# JOB
Scan the material below for the string "this", and copy every line where it shows up.

[Records that describe objects]
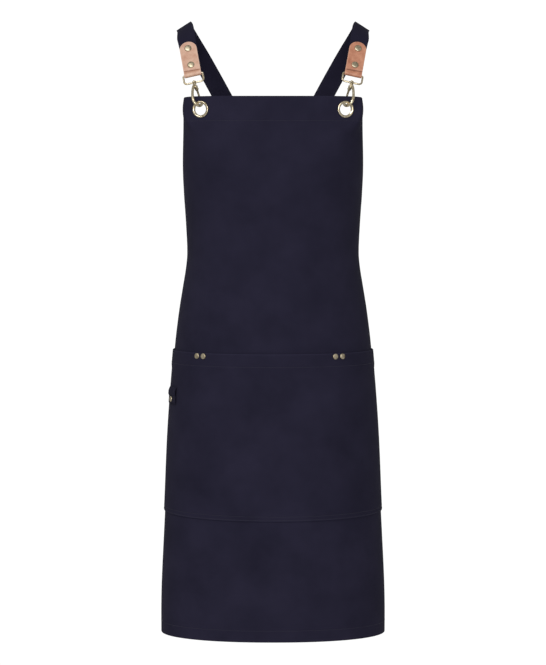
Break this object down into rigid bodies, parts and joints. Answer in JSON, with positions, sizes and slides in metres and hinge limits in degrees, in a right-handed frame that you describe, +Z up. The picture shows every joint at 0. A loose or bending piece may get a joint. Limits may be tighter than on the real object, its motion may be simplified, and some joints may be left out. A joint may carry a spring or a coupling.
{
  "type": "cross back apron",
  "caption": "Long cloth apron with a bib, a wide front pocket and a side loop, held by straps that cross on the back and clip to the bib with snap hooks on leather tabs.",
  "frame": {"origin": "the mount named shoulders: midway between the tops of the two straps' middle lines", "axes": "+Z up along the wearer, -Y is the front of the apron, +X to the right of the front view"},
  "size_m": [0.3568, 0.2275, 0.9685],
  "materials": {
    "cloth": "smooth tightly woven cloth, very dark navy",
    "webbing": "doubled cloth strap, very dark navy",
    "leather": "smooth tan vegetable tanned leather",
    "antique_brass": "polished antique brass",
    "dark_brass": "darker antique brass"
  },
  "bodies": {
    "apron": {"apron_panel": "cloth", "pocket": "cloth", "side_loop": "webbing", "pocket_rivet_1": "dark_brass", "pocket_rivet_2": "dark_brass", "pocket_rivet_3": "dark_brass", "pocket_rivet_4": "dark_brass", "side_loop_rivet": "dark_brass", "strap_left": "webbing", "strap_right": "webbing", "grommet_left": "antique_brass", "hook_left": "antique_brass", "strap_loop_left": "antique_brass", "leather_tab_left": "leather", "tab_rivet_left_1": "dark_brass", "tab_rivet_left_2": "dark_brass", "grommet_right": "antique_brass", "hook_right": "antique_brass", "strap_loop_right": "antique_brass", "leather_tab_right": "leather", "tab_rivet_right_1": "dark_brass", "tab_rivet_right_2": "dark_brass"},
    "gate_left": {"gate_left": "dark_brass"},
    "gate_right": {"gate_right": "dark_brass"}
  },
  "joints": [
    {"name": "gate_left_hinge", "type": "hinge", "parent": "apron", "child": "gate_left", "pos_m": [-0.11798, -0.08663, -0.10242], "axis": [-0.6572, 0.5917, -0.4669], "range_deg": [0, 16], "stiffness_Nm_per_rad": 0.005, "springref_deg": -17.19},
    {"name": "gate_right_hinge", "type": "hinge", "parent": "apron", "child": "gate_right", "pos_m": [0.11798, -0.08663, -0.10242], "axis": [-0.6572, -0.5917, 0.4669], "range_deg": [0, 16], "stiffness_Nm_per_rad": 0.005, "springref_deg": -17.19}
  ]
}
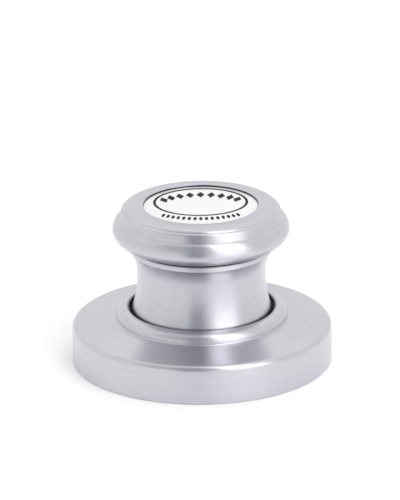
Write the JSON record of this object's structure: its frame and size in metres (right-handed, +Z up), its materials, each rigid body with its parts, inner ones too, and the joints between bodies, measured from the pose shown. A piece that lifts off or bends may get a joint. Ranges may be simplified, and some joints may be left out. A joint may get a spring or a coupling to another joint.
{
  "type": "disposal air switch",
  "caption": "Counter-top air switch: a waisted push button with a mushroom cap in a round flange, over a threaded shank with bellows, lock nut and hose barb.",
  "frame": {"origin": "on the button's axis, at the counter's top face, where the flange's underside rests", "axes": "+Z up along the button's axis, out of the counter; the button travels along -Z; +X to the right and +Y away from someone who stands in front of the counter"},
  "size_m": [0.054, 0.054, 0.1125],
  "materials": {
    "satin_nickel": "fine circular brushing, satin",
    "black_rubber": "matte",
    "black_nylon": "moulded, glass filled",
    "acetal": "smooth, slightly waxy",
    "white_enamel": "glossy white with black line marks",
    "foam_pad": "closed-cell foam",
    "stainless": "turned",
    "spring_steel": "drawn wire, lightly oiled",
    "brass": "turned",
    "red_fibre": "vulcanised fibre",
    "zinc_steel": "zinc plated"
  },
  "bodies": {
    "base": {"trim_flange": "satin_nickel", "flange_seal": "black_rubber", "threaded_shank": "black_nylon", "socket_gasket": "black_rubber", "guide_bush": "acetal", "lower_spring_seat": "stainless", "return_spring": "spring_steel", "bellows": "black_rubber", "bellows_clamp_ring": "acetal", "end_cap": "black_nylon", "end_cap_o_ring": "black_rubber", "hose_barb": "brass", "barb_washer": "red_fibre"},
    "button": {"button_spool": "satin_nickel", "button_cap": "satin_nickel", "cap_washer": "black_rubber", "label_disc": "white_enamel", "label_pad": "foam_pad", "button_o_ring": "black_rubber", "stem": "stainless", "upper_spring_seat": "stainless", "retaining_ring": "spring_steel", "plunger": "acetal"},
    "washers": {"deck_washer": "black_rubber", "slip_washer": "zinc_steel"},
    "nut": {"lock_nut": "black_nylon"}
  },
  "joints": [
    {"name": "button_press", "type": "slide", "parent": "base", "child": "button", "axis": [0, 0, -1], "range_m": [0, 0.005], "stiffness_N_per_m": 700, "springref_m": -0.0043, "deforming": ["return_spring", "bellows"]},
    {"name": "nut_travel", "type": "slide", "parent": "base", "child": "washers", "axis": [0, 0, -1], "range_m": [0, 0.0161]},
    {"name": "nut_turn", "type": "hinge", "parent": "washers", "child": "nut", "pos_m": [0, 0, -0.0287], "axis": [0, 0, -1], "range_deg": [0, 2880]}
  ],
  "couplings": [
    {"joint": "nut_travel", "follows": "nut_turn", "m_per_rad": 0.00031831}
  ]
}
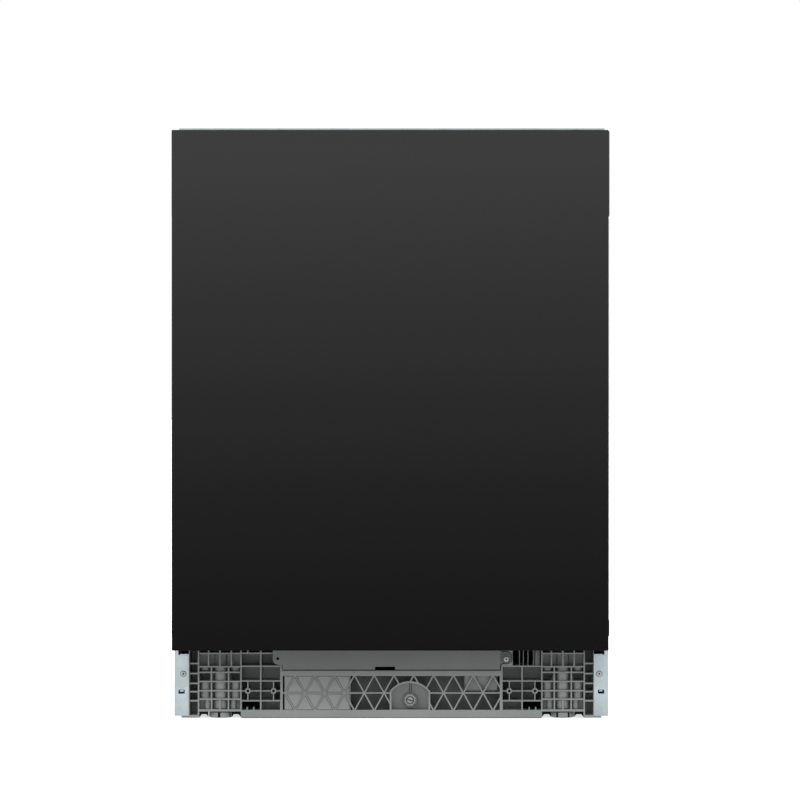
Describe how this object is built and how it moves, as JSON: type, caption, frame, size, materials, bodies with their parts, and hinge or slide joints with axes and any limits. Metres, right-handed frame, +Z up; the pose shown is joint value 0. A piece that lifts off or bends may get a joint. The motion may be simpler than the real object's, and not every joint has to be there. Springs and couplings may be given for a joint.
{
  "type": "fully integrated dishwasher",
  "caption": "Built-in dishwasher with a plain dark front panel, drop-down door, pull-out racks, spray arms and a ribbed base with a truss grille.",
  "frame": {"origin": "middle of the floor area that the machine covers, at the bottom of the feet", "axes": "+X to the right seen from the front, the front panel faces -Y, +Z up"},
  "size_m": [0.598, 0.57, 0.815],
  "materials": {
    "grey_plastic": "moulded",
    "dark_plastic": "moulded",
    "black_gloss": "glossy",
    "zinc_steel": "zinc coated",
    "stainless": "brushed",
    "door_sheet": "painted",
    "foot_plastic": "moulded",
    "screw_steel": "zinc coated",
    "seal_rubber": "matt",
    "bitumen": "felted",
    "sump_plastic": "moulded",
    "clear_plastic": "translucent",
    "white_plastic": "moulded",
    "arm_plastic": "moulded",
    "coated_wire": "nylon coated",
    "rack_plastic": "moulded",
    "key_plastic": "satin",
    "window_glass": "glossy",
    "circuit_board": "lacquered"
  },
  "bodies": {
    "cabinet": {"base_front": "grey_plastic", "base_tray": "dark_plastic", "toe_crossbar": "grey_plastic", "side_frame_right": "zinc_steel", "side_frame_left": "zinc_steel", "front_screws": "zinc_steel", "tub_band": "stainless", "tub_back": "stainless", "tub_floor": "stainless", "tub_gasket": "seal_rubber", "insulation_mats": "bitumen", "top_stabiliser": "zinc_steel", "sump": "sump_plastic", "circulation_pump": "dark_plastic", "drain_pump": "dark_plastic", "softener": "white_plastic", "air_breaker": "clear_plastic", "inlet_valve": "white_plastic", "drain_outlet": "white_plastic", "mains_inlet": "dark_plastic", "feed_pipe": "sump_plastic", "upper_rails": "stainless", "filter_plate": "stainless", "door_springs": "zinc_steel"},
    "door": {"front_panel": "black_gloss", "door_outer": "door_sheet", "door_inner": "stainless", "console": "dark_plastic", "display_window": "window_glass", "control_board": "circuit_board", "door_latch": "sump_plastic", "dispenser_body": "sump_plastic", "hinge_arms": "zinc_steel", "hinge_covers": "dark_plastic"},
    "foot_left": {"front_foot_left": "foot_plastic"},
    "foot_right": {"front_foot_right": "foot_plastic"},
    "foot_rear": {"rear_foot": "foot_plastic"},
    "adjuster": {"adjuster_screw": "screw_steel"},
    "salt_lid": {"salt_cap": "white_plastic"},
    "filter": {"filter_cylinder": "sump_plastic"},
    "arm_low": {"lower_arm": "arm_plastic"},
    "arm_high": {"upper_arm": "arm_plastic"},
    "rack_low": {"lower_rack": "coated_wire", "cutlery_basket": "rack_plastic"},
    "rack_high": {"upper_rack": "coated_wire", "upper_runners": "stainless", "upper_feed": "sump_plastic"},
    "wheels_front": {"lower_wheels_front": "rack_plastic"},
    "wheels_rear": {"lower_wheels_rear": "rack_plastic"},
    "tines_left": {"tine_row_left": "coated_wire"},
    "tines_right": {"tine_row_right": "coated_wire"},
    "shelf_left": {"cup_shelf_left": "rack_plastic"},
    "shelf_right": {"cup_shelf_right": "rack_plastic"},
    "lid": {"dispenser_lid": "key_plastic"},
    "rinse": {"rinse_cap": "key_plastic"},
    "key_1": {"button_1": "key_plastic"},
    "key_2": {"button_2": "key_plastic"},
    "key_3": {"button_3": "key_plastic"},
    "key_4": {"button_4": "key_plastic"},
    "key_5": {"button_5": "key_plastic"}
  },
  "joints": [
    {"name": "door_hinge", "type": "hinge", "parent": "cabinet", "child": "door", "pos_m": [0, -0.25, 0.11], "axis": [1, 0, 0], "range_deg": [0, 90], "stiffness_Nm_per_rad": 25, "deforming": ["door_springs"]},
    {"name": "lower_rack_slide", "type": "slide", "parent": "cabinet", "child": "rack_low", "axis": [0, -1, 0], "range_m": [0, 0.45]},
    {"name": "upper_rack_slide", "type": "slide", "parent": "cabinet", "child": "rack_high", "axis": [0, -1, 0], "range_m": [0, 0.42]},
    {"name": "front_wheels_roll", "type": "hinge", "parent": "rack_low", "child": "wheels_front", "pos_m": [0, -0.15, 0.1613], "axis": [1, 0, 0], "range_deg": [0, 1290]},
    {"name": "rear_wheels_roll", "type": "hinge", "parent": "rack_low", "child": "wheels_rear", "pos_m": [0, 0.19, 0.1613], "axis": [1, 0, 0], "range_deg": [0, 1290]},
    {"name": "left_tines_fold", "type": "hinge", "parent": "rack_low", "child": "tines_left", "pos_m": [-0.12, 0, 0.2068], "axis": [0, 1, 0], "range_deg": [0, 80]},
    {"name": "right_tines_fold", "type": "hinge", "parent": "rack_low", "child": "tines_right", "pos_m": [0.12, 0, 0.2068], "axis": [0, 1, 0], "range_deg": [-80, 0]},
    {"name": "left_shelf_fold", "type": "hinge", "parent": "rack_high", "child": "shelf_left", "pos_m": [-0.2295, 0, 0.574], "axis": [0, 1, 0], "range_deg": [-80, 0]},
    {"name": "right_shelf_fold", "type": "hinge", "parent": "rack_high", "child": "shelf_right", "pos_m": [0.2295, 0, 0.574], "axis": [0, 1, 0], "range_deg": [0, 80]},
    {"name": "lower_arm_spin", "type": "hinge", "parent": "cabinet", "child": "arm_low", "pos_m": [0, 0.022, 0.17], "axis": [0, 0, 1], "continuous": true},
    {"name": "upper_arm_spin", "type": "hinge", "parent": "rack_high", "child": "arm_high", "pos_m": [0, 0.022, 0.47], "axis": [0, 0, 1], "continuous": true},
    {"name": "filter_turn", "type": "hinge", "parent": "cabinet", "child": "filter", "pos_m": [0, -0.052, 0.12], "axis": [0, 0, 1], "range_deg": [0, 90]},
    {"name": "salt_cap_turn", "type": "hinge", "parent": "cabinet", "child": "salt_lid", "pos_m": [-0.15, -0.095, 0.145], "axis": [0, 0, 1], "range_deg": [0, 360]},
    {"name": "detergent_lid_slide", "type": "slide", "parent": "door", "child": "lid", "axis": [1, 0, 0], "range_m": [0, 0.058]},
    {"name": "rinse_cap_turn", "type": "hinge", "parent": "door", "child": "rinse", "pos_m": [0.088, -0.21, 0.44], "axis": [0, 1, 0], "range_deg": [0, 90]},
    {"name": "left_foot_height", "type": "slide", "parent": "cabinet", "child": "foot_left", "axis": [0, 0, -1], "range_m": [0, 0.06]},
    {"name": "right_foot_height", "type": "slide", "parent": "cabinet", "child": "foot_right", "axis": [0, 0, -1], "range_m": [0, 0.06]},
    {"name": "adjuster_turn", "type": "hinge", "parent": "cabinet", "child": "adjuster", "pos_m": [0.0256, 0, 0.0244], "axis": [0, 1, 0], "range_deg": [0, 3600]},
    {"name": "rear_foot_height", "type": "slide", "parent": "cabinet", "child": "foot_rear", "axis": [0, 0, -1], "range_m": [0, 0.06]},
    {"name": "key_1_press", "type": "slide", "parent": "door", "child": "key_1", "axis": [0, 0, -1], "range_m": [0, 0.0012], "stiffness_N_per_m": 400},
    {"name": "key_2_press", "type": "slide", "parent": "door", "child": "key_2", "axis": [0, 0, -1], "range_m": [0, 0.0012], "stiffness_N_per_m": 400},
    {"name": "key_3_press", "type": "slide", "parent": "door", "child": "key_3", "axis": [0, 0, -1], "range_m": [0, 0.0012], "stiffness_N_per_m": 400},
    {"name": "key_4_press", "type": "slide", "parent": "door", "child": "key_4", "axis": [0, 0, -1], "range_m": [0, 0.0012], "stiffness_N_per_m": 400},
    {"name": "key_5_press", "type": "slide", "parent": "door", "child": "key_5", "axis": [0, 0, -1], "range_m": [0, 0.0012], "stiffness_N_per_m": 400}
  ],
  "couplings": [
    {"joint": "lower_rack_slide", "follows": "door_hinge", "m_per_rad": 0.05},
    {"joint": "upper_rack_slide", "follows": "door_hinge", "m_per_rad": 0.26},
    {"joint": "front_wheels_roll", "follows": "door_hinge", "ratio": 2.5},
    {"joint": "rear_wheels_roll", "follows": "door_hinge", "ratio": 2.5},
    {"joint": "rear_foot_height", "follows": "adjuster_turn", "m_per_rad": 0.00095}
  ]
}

# EXERCISE OUTPUT
Break this object down into rigid bodies, parts and joints. Answer in JSON, with positions, sizes and slides in metres and hinge limits in degrees, in a right-handed frame that you describe, +Z up. The picture shows every joint at 0. A loose or bending piece may get a joint. Limits may be tighter than on the real object, its motion may be simplified, and some joints may be left out. A joint may carry a spring or a coupling.
Write the JSON record of this object's structure: its frame and size in metres (right-handed, +Z up), its materials, each rigid body with its parts, inner ones too, and the joints between bodies, measured from the pose shown. A piece that lifts off or bends may get a joint. Ranges may be simplified, and some joints may be left out. A joint may get a spring or a coupling to another joint.
Describe how this object is built and how it moves, as JSON: type, caption, frame, size, materials, bodies with their parts, and hinge or slide joints with axes and any limits. Metres, right-handed frame, +Z up; the pose shown is joint value 0. A piece that lifts off or bends may get a joint. The motion may be simpler than the real object's, and not every joint has to be there. Springs and couplings may be given for a joint.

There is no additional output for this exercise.